No Barrique...No Berlusconi. The phrase can be found on the label of one of Barolo’s most iconic and important producers. It was used not only as a political statement against Silvio Berlusconi’s tenure of madness in Italy in the late 90s and early 2000s, but also a plea for restraint in Barolo wine making. Mascarello is traditional but not conservative; however, his wines and his message excited so much attention that in 2001 Italian police raided a wine shop and confiscated bottles of his wine because they displayed political propaganda in ‘unauthorized locals’. Teresa Mascarello is the current head of the cantina and she rules with a gentle yet direct hand and intent. Trained by her father in wine making, but also a student of language arts, Teresa continues to be an ever-present constant in the changing world of Barolo. Against the tide of ‘Parker-ized’ wines, the Mascarello family believes ‘the hand of the wine maker should be invisible’. Furthermore the Mascarello family works by the rule that no single ‘cru’ vineyard can produce great vintages every year and that the ‘greater’ expression of Barolo overall would be missed unless ‘cru’ vineyards were blended.

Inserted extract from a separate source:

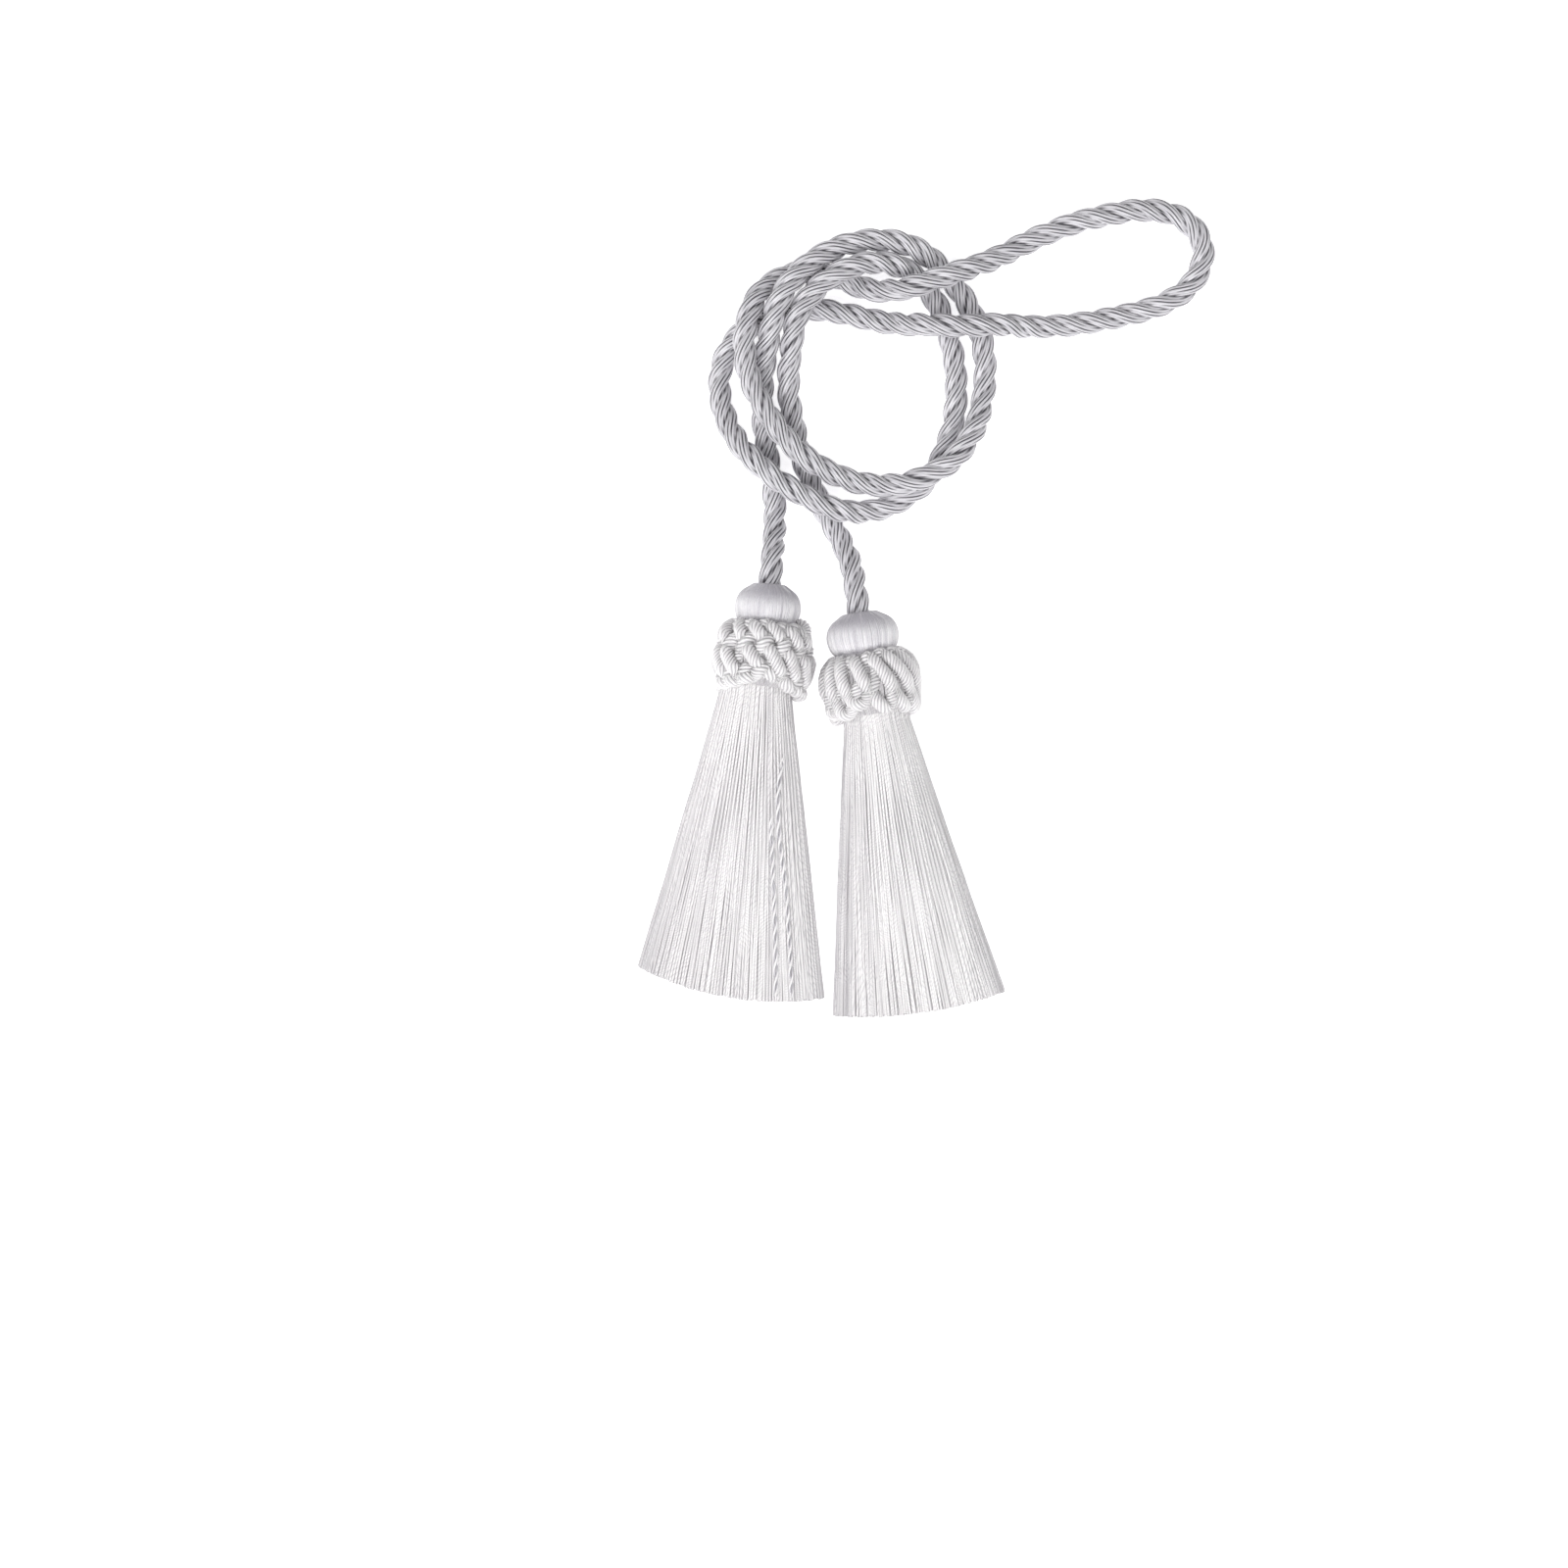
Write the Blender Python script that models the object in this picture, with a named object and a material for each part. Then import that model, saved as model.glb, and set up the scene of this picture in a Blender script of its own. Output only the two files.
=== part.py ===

Mascarello does not make any ‘single vineyard’ wines. As early as the 1930s when they started making wines, the family purchased vineyards in the very best cru specifically – Cannubi, San Lorenzo and Rue – where balance and the music in their Barolo was achieved by blending. The strength of character in 3 hectares, 1 in each ‘cru’ allowed a Mascarello wine to capture the harmony of each in one wine – co-fermented and assembled together. No perfect wines, just honest wines, each reflecting the character of the vintage. On this visit we tasted the 2011 Barolo which had various layers of red to dark fruit to floral aroma. This wine was warm and inviting spiced, minted. The pine-forest floor and earthy flavour gave way to fine tannin. Compared with the 2010 which had a cooler and brighter fresh berry profile. It was unique in its texture, warm and sweet berry palate certainly a reflection of the great vintage. I would add that Mascarello also produces, Freisa (a.k.a Freisa Nebbiolata said to be the closet relation to Nebbiolo) and a Nebbiolo (a combination of declassified Barolo and younger vines). On three occasions in the last five years I have had the privilege of visiting the charming Mascarello cantina, and with each visit I am continually awed and inspired by the quality and character of its wines.

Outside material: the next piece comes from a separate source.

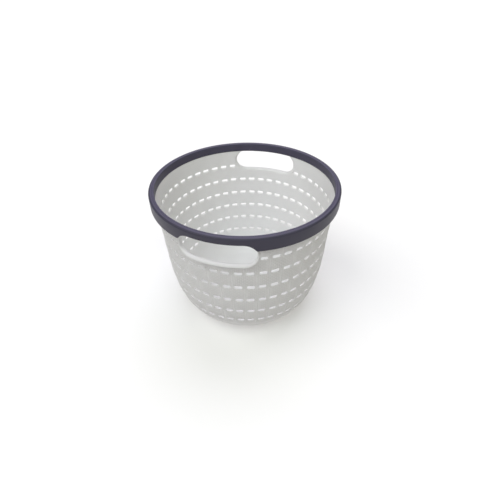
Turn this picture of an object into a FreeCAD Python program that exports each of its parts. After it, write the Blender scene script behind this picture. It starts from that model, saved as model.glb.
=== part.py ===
"""Round perforated storage basket with a separate rim band and two hand openings.

Units are millimetres. +Z is up, the origin is at the centre of the underside of
the foot ring, and the two hand openings face -Y and +Y.
"""
import FreeCAD
import Part
import math
import os

# Overall size
HEIGHT = 180.4
RIM_RADIUS = 115.5
WALL = 2.0

# Foot ring and floor
FOOT_RADIUS = 68.0
FOOT_WIDTH = 3.0
FOOT_HEIGHT = 2.2
FLOOR = 2.4

# Outside of the bowl from the foot ring up to the rim band, as (radius, height)
BOWL_OUTLINE = [
    (70.0, FOOT_HEIGHT),
    (83.4, 11.8),
    (92.8, 26.0),
    (98.6, 43.5),
    (102.3, 62.5),
    (104.6, 84.0),
    (106.5, 118.0),
    (108.3, 146.0),
    (109.5, 162.0),
]

# Slots stand in rings round the wall, in columns set evenly about each hand opening
COLUMNS = 48
ROW_HEIGHTS = [39.0, 60.0, 81.7, 103.7, 125.6, 147.4]
SLOT_ANGLE = 4.95
SLOT_HEIGHT = 4.2
SLOT_CORNER = 1.5
SLOT_CUT_DEPTH = 12.0
HANDLE_ANGLE = 25.0

# Rim band: a channel, open downwards, that is pressed over the top of the wall
BAND_TOP = 2.2
BAND_SKIRT = 16.0
BAND_INNER_SKIRT = 10.8
BAND_INNER_RADIUS = 108.9
BAND_INNER_WALL = 1.9
INNER_ROUNDING = 0.3
TOP_GROOVE_RADIUS = 110.9
TOP_GROOVE_WIDTH = 0.8
TOP_GROOVE_DEPTH = 0.4

# Rounded outer edge of the lip with its crease, as (radius, depth below the top)
LIP_EDGE = [
    (113.4, 0.0),
    (114.2, 0.15),
    (114.7, 0.45),
    (114.55, 0.95),
    (115.05, 0.8),
    (115.4, 1.5),
    (RIM_RADIUS, 2.1),
]

# Seat of the band on the wall, and the ridge that holds the band down
CLEARANCE = 0.2
SEAT_INNER_RADIUS = 111.0
SEAT_OUTER_RADIUS = 113.0
SEAT_FLARE_START = 163.0
SEAT_FLARE_END = 168.0
SNAP_HEIGHT = 174.6
SNAP_DEPTH = 0.5
SNAP_HALF_WIDTH = 1.0

# Hand openings: stadium outlines seen along Y, each framed by a collar on the wall
HANDLE_HEIGHT = 156.7
COLLAR_HALF_LENGTH = 44.9
COLLAR_HALF_HEIGHT = 15.7
COLLAR_LIP = 2.3
COLLAR_INNER_RADIUS = 107.9
COLLAR_FACE_RADIUS = 113.6

SEAT_TOP = HEIGHT - BAND_TOP - CLEARANCE
LEDGE = HEIGHT - BAND_INNER_SKIRT - CLEARANCE
Z_AXIS = FreeCAD.Vector(0, 0, 1)
CENTRE = FreeCAD.Vector(0, 0, 0)


def polyline(points):
    """Straight edges through (radius, height) points in the XZ plane."""
    nodes = [FreeCAD.Vector(r, 0, z) for r, z in points]
    return [Part.LineSegment(a, b).toShape() for a, b in zip(nodes, nodes[1:])]


def arc(start, middle, end):
    """Arc through three (x, z) points in the XZ plane."""
    points = [FreeCAD.Vector(x, 0, z) for x, z in (start, middle, end)]
    return Part.Arc(*points).toShape()


def smooth_curve(points):
    curve = Part.BSplineCurve()
    curve.interpolate([FreeCAD.Vector(r, 0, z) for r, z in points])
    return curve


def revolve(edges):
    face = Part.Face(Part.Wire(edges))
    return face.revolve(CENTRE, Z_AXIS, 360)


def cylinder(radius, low, high):
    return Part.makeCylinder(radius, high - low, FreeCAD.Vector(0, 0, low))


def inside_of(curve, distance, samples):
    """Points at one wall thickness inside the curve, in order."""
    first, last = curve.FirstParameter, curve.LastParameter
    points = []
    for i in range(samples):
        parameter = first + (last - first) * i / (samples - 1)
        at = curve.value(parameter)
        along = curve.tangent(parameter)[0]
        points.append((at.x - along.z * distance, at.z + along.x * distance))
    return points


def bowl_shell():
    """Foot ring, floor, bowl wall and the seat for the rim band, in one revolved shell."""
    outside = smooth_curve(BOWL_OUTLINE)
    floor_top = FOOT_HEIGHT + FLOOR
    inside_points = inside_of(outside, WALL, len(BOWL_OUTLINE))
    inside_points[0] = (inside_points[0][0], floor_top)
    inside_points.append((BAND_INNER_RADIUS - 0.3, LEDGE))
    inside = smooth_curve(inside_points)
    seat = polyline([
        BOWL_OUTLINE[-1],
        (BOWL_OUTLINE[-1][0], SEAT_FLARE_START),
        (SEAT_OUTER_RADIUS, SEAT_FLARE_END),
        (SEAT_OUTER_RADIUS, SNAP_HEIGHT - SNAP_HALF_WIDTH),
        (SEAT_OUTER_RADIUS + SNAP_DEPTH, SNAP_HEIGHT),
        (SEAT_OUTER_RADIUS, SNAP_HEIGHT + SNAP_HALF_WIDTH),
        (SEAT_OUTER_RADIUS, SEAT_TOP),
        (SEAT_INNER_RADIUS, SEAT_TOP),
        (SEAT_INNER_RADIUS, LEDGE),
        inside_points[-1],
    ])
    foot = polyline([
        inside_points[0],
        (0.0, floor_top),
        (0.0, FOOT_HEIGHT),
        (FOOT_RADIUS - FOOT_WIDTH, FOOT_HEIGHT),
        (FOOT_RADIUS - FOOT_WIDTH, 0.0),
        (FOOT_RADIUS, 0.0),
        (FOOT_RADIUS, FOOT_HEIGHT),
        BOWL_OUTLINE[0],
    ])
    return revolve([outside.toShape()] + seat + [inside.toShape()] + foot)


def stadium_block(grow, outwards):
    """Stadium prism along Y at a hand opening; outwards is -1 or +1 for its side."""
    half_height = COLLAR_HALF_HEIGHT + grow
    half_length = COLLAR_HALF_LENGTH + grow
    straight = half_length - half_height
    low = HANDLE_HEIGHT - half_height
    high = HANDLE_HEIGHT + half_height
    edges = polyline([(-straight, low), (straight, low)])
    edges.append(arc((straight, low), (half_length, HANDLE_HEIGHT), (straight, high)))
    edges += polyline([(straight, high), (-straight, high)])
    edges.append(arc((-straight, high), (-half_length, HANDLE_HEIGHT), (-straight, low)))
    face = Part.Face(Part.Wire(edges))
    return face.extrude(FreeCAD.Vector(0, outwards * (RIM_RADIUS + 10), 0))


def collar(outwards):
    """Frame round a hand opening, standing out from the wall to just inside the skirt's face."""
    low = HANDLE_HEIGHT - COLLAR_HALF_HEIGHT - 1
    ring = cylinder(COLLAR_FACE_RADIUS, low, SEAT_TOP).cut(cylinder(COLLAR_INNER_RADIUS, low, SEAT_TOP))
    below_seat = cylinder(SEAT_INNER_RADIUS, LEDGE, SEAT_TOP)
    return stadium_block(0.0, outwards).common(ring).cut(below_seat)


def slot_cutter(height, outside):
    """Rounded slot cutter, square to the wall at one row's height, in the XZ plane."""
    parameter = outside.parameter(FreeCAD.Vector(RIM_RADIUS, 0, height))
    at = outside.value(parameter)
    along = outside.tangent(parameter)[0]
    length = math.radians(SLOT_ANGLE) * (at.x - WALL / 2)
    block = Part.makeBox(SLOT_CUT_DEPTH, length, SLOT_HEIGHT,
                         FreeCAD.Vector(-SLOT_CUT_DEPTH / 2, -length / 2, -SLOT_HEIGHT / 2))
    corners = [edge for edge in block.Edges if abs(edge.tangentAt(edge.FirstParameter).x) > 0.9]
    cutter = block.makeFillet(SLOT_CORNER, corners)
    tilt = math.degrees(math.atan2(along.x, along.z))
    turn = FreeCAD.Rotation(FreeCAD.Vector(0, 1, 0), tilt)
    cutter.Placement = FreeCAD.Placement(FreeCAD.Vector(at.x, 0, height), turn)
    return cutter


def beside_handle(angle):
    """Angle in degrees from the nearer hand opening's middle, at -Y or +Y."""
    return 90.0 - abs(90.0 - (angle + 90.0) % 180.0)


def slot_cutters():
    outside = smooth_curve(BOWL_OUTLINE)
    step = 360.0 / COLUMNS
    cutters = []
    for height in ROW_HEIGHTS:
        row_cutter = slot_cutter(height, outside)
        for column in range(COLUMNS):
            angle = (column + 0.5) * step
            if height == ROW_HEIGHTS[-1] and beside_handle(angle) < HANDLE_ANGLE:
                continue
            cutter = row_cutter.copy()
            cutter.rotate(CENTRE, Z_AXIS, angle)
            cutters.append(cutter)
    return cutters


def basket_body():
    body = bowl_shell()
    for side in (-1, 1):
        body = body.fuse(collar(side))
        body = body.cut(stadium_block(-COLLAR_LIP, side))
    return body.cut(slot_cutters())


def rim_band():
    """Channel with a flat top, a creased round edge and skirts inside and out."""
    skirt_low = HEIGHT - BAND_SKIRT
    inner_low = HEIGHT - BAND_INNER_SKIRT
    under_top = HEIGHT - BAND_TOP
    channel_outer = SEAT_OUTER_RADIUS + CLEARANCE
    channel_inner = BAND_INNER_RADIUS + BAND_INNER_WALL
    snap_deep = channel_outer + SNAP_DEPTH
    lip_edge = [(radius, HEIGHT - depth) for radius, depth in LIP_EDGE]
    groove_in = TOP_GROOVE_RADIUS - TOP_GROOVE_WIDTH / 2
    groove_out = TOP_GROOVE_RADIUS + TOP_GROOVE_WIDTH / 2
    return revolve(polyline([
        (BAND_INNER_RADIUS, inner_low),
        (BAND_INNER_RADIUS, HEIGHT - INNER_ROUNDING),
        (BAND_INNER_RADIUS + INNER_ROUNDING, HEIGHT),
        (groove_in, HEIGHT),
        (TOP_GROOVE_RADIUS, HEIGHT - TOP_GROOVE_DEPTH),
        (groove_out, HEIGHT),
        *lip_edge,
        (RIM_RADIUS, skirt_low),
        (channel_outer, skirt_low),
        (channel_outer, SNAP_HEIGHT - SNAP_HALF_WIDTH - CLEARANCE),
        (snap_deep, SNAP_HEIGHT),
        (channel_outer, SNAP_HEIGHT + SNAP_HALF_WIDTH + CLEARANCE),
        (channel_outer, under_top),
        (channel_inner, under_top),
        (channel_inner, inner_low),
        (BAND_INNER_RADIUS, inner_low),
    ]))


def notched_rim_band():
    """The band, with its outer skirt cut away round each hand opening's collar."""
    band = rim_band()
    inside = cylinder(SEAT_INNER_RADIUS, 0, HEIGHT)
    for side in (-1, 1):
        band = band.cut(stadium_block(CLEARANCE, side).cut(inside))
    return band


def main():
    os.makedirs("parts", exist_ok=True)
    parts = {"basket_body": basket_body(), "rim_band": notched_rim_band()}
    for name, shape in parts.items():
        shape.exportStep(f"parts/{name}.step")
        print(name, shape.isValid(), len(shape.Solids), round(shape.Volume), shape.BoundBox)


main()
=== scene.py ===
"""Looks of the round storage basket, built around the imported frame.

Shape code works in millimetres and degrees, and Shell.make() turns its points into metres. Angles go
round from -Y towards +X, so the hand openings stand at 0 and 180. A place on the wall is (angle,
length), where length runs up the outside of the wall from the foot.
"""

import math

import bmesh
import bpy
import numpy as np
from mathutils import Euler, Matrix, Vector
from mathutils.geometry import delaunay_2d_cdt

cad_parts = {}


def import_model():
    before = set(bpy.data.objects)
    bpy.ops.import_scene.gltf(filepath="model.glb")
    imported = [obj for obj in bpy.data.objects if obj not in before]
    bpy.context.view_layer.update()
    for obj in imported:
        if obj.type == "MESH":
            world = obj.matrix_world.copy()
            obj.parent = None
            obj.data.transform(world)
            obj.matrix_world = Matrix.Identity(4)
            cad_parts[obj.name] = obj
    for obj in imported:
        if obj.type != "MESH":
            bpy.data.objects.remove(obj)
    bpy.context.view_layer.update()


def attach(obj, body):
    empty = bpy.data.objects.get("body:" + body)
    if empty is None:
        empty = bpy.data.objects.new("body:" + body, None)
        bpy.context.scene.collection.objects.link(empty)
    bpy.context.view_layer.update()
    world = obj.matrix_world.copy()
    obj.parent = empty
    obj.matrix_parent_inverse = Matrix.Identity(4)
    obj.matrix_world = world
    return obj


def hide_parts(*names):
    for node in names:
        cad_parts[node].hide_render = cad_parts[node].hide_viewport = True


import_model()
MM = 0.001

# The wall's thickness and the body's outlines as (radius, height) points: the CAD's, with edges rounded
WALL = 2.0
BOWL_OUTLINE = [
    (70.0, 2.2), (83.4, 11.8), (92.8, 26.0), (98.6, 43.5), (102.3, 62.5),
    (104.6, 84.0), (106.5, 118.0), (108.3, 146.0), (109.5, 162.0),
]
SEAT_OUTSIDE = [
    (109.5, 163.0), (111.25, 165.5), (113.0, 168.0), (113.0, 169.3), (113.0, 169.5),
    (113.0, 173.6), (113.5, 174.6), (113.0, 175.6), (113.0, 178.0),
]
SEAT_INSIDE = [
    (107.7, 163.0), (108.1, 165.5), (108.4, 168.0), (108.6, 169.3), (111.0, 169.5),
    (111.0, 173.6), (111.0, 174.6), (111.0, 175.6), (111.0, 178.0),
]
UNDERSIDE = [
    (69.1, 2.2), (68.3, 1.9), (68.0, 1.3), (68.0, 0.4), (67.6, 0.0), (65.4, 0.0), (65.0, 0.4),
    (65.0, 1.8), (64.6, 2.2), (52.0, 2.2), (34.0, 2.2), (14.0, 2.2), (4.0, 2.2), (2.4, 2.0), (2.2, 1.6),
]
FLOOR_INSIDE = [(70.2, 5.2), (67.6, 4.7), (65.0, 4.6), (52.0, 4.6), (34.0, 4.6), (14.0, 4.6), (4.0, 4.6)]
INSIDE_START = 3.6
OUTLINE_SAMPLES = 161

# Slots stand in rows down the wall; a column holds one slot and half the web on each side
COLUMNS = 48
STEP = 360.0 / COLUMNS
ROWS = [147.4, 125.6, 103.7, 81.7, 60.0, 39.0]
TOP_CELL_EDGE = 158.5
LOW_CELL_EDGE = 29.0
SLOT_ANGLE = 4.95
SLOT_HEIGHT = 4.2
SLOT_CORNER = 1.5
SLOT_CORNER_POINTS = 4
SLOT_EDGE = 0.3

# The outer ring of a slot stands a little to one side, in degrees, and higher than the inner one
SLOT_SHIFT = 0.29
SLOT_RISE = 0.8

# Painted shade on a slot's lower side faces and painted light on its end faces, as shares, where the
# ends begin at that share of its half length, and the share of the linen that is left at its outer rim
SLOT_LOW_PAINTED_SHADE = -0.06
SLOT_END_PAINTED_LIGHT = 0.2
SLOT_END_START = 0.75
SLOT_RIM_WEAVE = 0.5

# Relief of the woven outside: heights, widths, and where each part starts and is whole
ROW_RECESS = 0.22
STRAP_EDGE = (1.9, 4.6)
CROWN = 0.15
CROWN_EDGE = (2.0, 9.0)
GROOVE_DEPTH = 0.45
GROOVE_WIDTH = 0.5
SHOULDER = 0.1
SHOULDER_PLACE = 2.6
SHOULDER_WIDTH = 1.1
SHOULDER_BARE = 0.35
WEAVE_STARTS = (26.0, 33.0)
WEAVE_ENDS = (158.0, 161.0)
WEAVE_FROM_COLLAR = (1.0, 4.0)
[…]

Tasting of a 1986 Mascarello, one of the last wines made by Bartolo Mascarello himself.

Tasting of a 1986 Mascarello, one of the last wines made by Bartolo Mascarello himself.

Via Nuova, The New Way

‘The Story of a Revolution’ is the title of the 2014 documentary film showcasing the real life efforts of a group of winemaker friends that in the 80s to late 90s pushed the limits of what the wines of Barolo were meant to be. They were dubbed the ‘Barolo Boys’. As the world of wine was evolving with ‘riper and approachable flavours’, Barolo was ‘steadfast’ in its adherence to a classic old world style. The Barolo Boys recognized the potential of Nebbiolo, and with the aid of technology, studied innovations used in other wine regions of the world. They were spurred by the desire to solidify the position of Barolo in the world of fine wine and pushed for modern approaches to the sales, marketing and placement of their wines. Along the way, of course, they evolved or, one might even say, revolutionized how Barolo could be made. However, a key figure in the Barolo Boys was not a ‘boy’ but a woman – Chiara Boschis, and the beautiful surprise to this story is that she is located across the way from the Cantina of Teresa of Bartolo Mascarello; worlds apart in wine-making philosophy, but exactly the same in the desire to make the best wines of the region for the world!

Chiara Boschis, the owner of Chiara Boschis di E. Pira e Figli took over the reins of the Pira estate in the late 80s. After his sudden death the estate of Luigi Pira had no male successors, and his sisters, with too many interests in other fields, sold the small estate to Chiara Boschis, a close family friend. Chiara, guided by passion, determination and an informal training in wine along with the assistance of her brother, turned the Azienda into one of the most important modern wine makers of the regions. She wanted power and elegance and pristine expression, which meant absolute precision in the cellar to produce the wines she sought to present to the world. She befriended other like-minded winemakers, such as Elio Altare and Roberto Voerzio, among others, and thus the Barolo Boys were created.

I tasted through four of her 2011 Barolo, the first was the Cannubi from the famed vineyard in Barolo. The second was the ‘Via Nuova’, which until recently was sourced from a single vineyard located up and behind the cantina. Today’s ‘Via Nuova’ is a blend of six different vineyards from Barolo, Monforte and Serralunga. The third is Mosconi a rather recently added single vineyard located in the commune of Monforte d’Alba, and the last was a 2005 Cannubi. All the wines had a richness of creamy and ripe dark red and blue berry fruit (let’s call it currant) over vanilla and spice, with some hints of lilac and lavender. In the 2005 Cannubi it was interesting to see how the wine had evolved into mint and sweet herbs. The tannin and structure of Nebbiolo was maintained and by no means deviated from type. However, I would call the wines quite epic and exemplifying the notion that Barolo can take a step in that direction.

Chiara’s current drive is to convert all of Cannubi to organic vineyards, either certified or working with guiding philosophy. As of 2014, Chiara Boschis had attained the organic certification, and so far she has converted 21 out of 26 Cannubi producers to this way of thinking. As Barolo was recently granted Unesco World Heritage status, it would be remarkable to move Cannubi, the heart of Barolo, towards a more stable and sustainable method of viticulture. This new philosophy could involve producers working together in unity and strength for the region: a modern revolution, perhaps, or simply an evolution of Barolo.